RaNt

Sunday, September 06, 2009

back from Peace retreat.

Pax!

That was supposedly the theme for our retreat but unfortunately I didn't feel that during the retreat.
If I felt anything at all during the retreat it was anxiety, tiredness,and slight starvation. But there are also some good feelings, it wasn't all that bad.
The retreat was not what I expected it to be. The program was a bit too "highschool" for me. Too much talk of death and too many lectures. There was little chance for interaction and absolutely no time for reflection. My highschool retreats were better and my ateneo recollection was way better. I was really disappointed.
The retreat house was also very disappointing. The place is small but at least it they had a well-manicured garden with fountain. The dinning area downstairs where we eat most of the time is clean but is very compact.
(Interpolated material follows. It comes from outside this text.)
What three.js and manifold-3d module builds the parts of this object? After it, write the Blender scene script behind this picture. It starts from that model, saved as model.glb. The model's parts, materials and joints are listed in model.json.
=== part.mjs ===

Also the rooms are not well-kept, at least ours was, I don't know about the other rooms. There were cockroaches and big mosquitoes, I was really afraid to sleep. The pillows and bedsheets were smelly and looks unclean. The bathrooms don't have a working shower and hot water. So when I was there I felt like I was in a boot camp. I didn't get much sleep and for the first time in my life I took a bath for 5 mins. I felt so dirtttttyyyy.

But at least I cried. I also got to confess and share my thoughts with friends.